Ready to Brew Your Own Adventure?

Brett’s story proves that some of the best beers are born from curiosity and a dash of daring. Now it’s your turn. Why not try one of his recipes at home? Or, if you’re feeling adventurous enough, put your own spin on it with seasonal ingredients like cherries, chestnuts, or honey? With the iGulu brewer, you don’t need years of experience to pull off something bold and delicious.

Join the community, share your creations, and keep an eye out for the next iGulu Brew Challenge. Your experiment could be the one everyone’s talking about!

FAQs

Who is Brett Pokorny, aka Some Guy Who Cooks?

Brett is a pilot who brews as a creative outlet.
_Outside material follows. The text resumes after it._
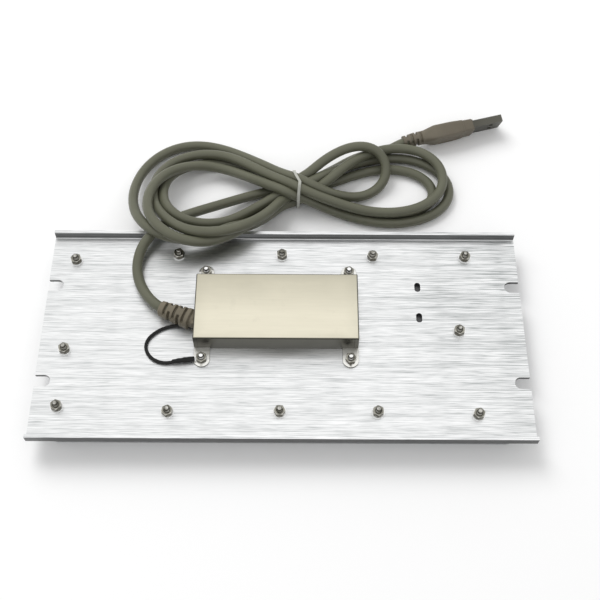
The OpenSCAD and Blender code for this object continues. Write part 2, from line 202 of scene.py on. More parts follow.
def curve_piece(name, points, diameter, material, resolution=4, order=4, caps=True):
    """A round tube along the points (mm): one open NURBS spline with a round bevel."""
    c = bpy.data.curves.new(name, "CURVE")
    c.dimensions = "3D"
    c.bevel_depth = diameter / 2 * MM
    c.bevel_resolution = resolution
    c.resolution_u = 3
    c.use_fill_caps = caps
    s = c.splines.new("NURBS")
    s.points.add(len(points) - 1)
    for i, p in enumerate(points):
        s.points[i].co = (p[0] * MM, p[1] * MM, p[2] * MM, 1)
    s.order_u = order
    s.use_endpoint_u = True
    s.use_smooth = True
    o = bpy.data.objects.new(name, c)
    scene.collection.objects.link(o)
    c.materials.append(material)
    return o


def mesh_piece(name, verts, faces, material, smooth=True, angle=None):
    m = bpy.data.meshes.new(name)
    m.from_pydata([tuple(float(c) * MM for c in v) for v in verts], [], faces)
    m.validate()
    bm = bmesh.new()
    bm.from_mesh(m)
    bmesh.ops.remove_doubles(bm, verts=bm.verts, dist=1e-7)
    bmesh.ops.recalc_face_normals(bm, faces=bm.faces)
    bm.to_mesh(m)
    bm.free()
    if smooth:
        if angle is None:
            m.shade_smooth()
        else:
            m.shade_smooth()
            bm = bmesh.new()
            bm.from_mesh(m)
            for e in bm.edges:
                if len(e.link_faces) == 2 and e.calc_face_angle(0) > math.radians(angle):
                    e.smooth = False
            bm.to_mesh(m)
            bm.free()
    m.materials.append(material)
    o = bpy.data.objects.new(name, m)
    scene.collection.objects.link(o)
    return o


def loft(rings, close=True):
    """Verts and faces of a skin over rings of equal point counts, with flat ends."""
    verts = [p for r in rings for p in r]
    n, faces = len(rings[0]), []
    for i in range(len(rings) - 1):
        for k in range(n):
            k2 = (k + 1) % n
            faces.append((i * n + k, i * n + k2, (i + 1) * n + k2, (i + 1) * n + k))
    if close:
        faces.append(tuple(range(n - 1, -1, -1)))
        faces.append(tuple(range((len(rings) - 1) * n, len(rings) * n)))
    return verts, faces


def joined(parts):
    """Several (verts, faces) as one."""
    verts, faces = [], []
    for v, f in parts:
        o = len(verts)
        verts += list(v)
        faces += [tuple(i + o for i in q) for q in f]
    return verts, faces


def revolve(profile, n, at=(0, 0), wobble=None):
    """A lathe form about Z at the given place; the profile is (radius, z), bottom to top."""
    rings = []
    for r, z in profile:
        r = max(r, 0.001)
        rings.append([
            (at[0] + r * math.cos(2 * math.pi * k / n), at[1] + r * math.sin(2 * math.pi * k / n), z)
            for k in range(n)
        ])
    return loft(rings)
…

He calls himself “Some Guy Who Cooks” to highlight his playful, experimental approach to recipes.

What beers did Brett enter in the iGulu Brew Challenge?

He entered three original brews: Ho Ho Ho Baby (Blonde Holiday Stout), Hop Scotch (Butterscotch Honey Cream Ale), and Cherries Jubilee (Toasted Oak Cherry Dark Ale).

How do you brew Ho Ho Ho Baby Stout with iGulu?

Using iGulu, combine light DME, oats, chestnuts, hops, and vanilla. The machine manages the process, ensuring you get the creamy stout body without extra heaviness.

What makes Hop Scotch (Butterscotch Honey Cream Ale) unique?

What makes Hop Scotch unique is its blend of nostalgia with craftsmanship. It features honey for carbonation, lactose for sweetness, and butter extract for a smooth butterscotch finish, all while remaining a true ale.

Can I brew Cherries Jubilee without iGulu?

Yes, but iGulu simplifies the process. Without it, you’ll need to manage fermentation temperatures and timing carefully to balance cherry juice, oak, and dark malts.

What’s the role of chestnuts, butter extract, or cherry juice in brewing?

They add depth and character: chestnuts bring nuttiness, butter extract gives a smooth dessert-like finish, and cherry juice provides bold fruit notes.

How does iGulu help with experimental recipes?

It handles the technical part of the process, ike temperature control and timing, allowing you to focus on experimenting with ingredients and flavors without fear of mistakes.